After the war, Charles de Gaulle ordered the ruins to be preserved as they were found – bullet holes, burned-out cars, sewing machines still on tables – as a memorial village. A new Oradour-sur-Glane was later built nearby, but the old village remains untouched.

Today, visitors walk through the silent streets as they were left in 1944: rusted bicycles leaning on walls, tram tracks ending in grass, signs that still read “Boulangerie” or “Garage.”

Village main street

At the entrance stands the Centre de la Mémoire, which explains what happened and serves as a place of remembrance and education.

Photo: Babsy (CC BY 3.0)

It’s one of the most powerful memorials in France – a village frozen in time, kept that way so that no one forgets what happened there.

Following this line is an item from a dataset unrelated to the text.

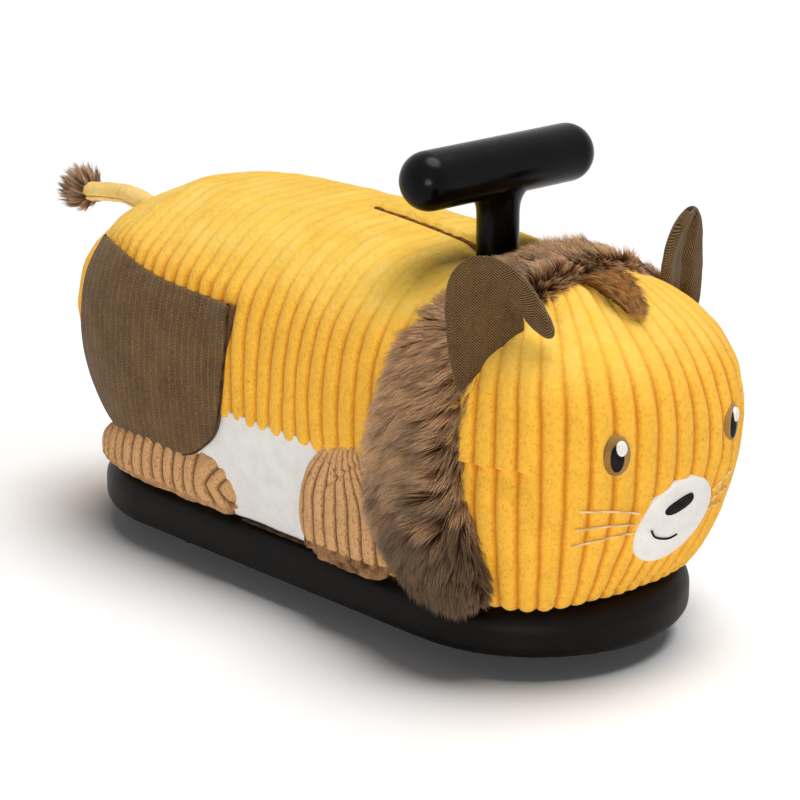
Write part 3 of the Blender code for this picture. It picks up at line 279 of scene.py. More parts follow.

The new Oradour-sur-Glane was constructed just a few hundred meters north of the destroyed one. The new village was completed in the early 1950s and is a fully functioning community today, with houses, shops, a school, and a town hall.

Photo: Babsy (CC BY-SA 3.0)

It looks and lives like any other small French village, except that the ruins of the old one remain preserved beside it as a memorial site.

When you visit, you usually start at the Centre de la Mémoire, which connects the new and old villages. From there, you can walk directly into the ruins – the “martyr village,” as it’s called in France (le village martyr d’Oradour-sur-Glane).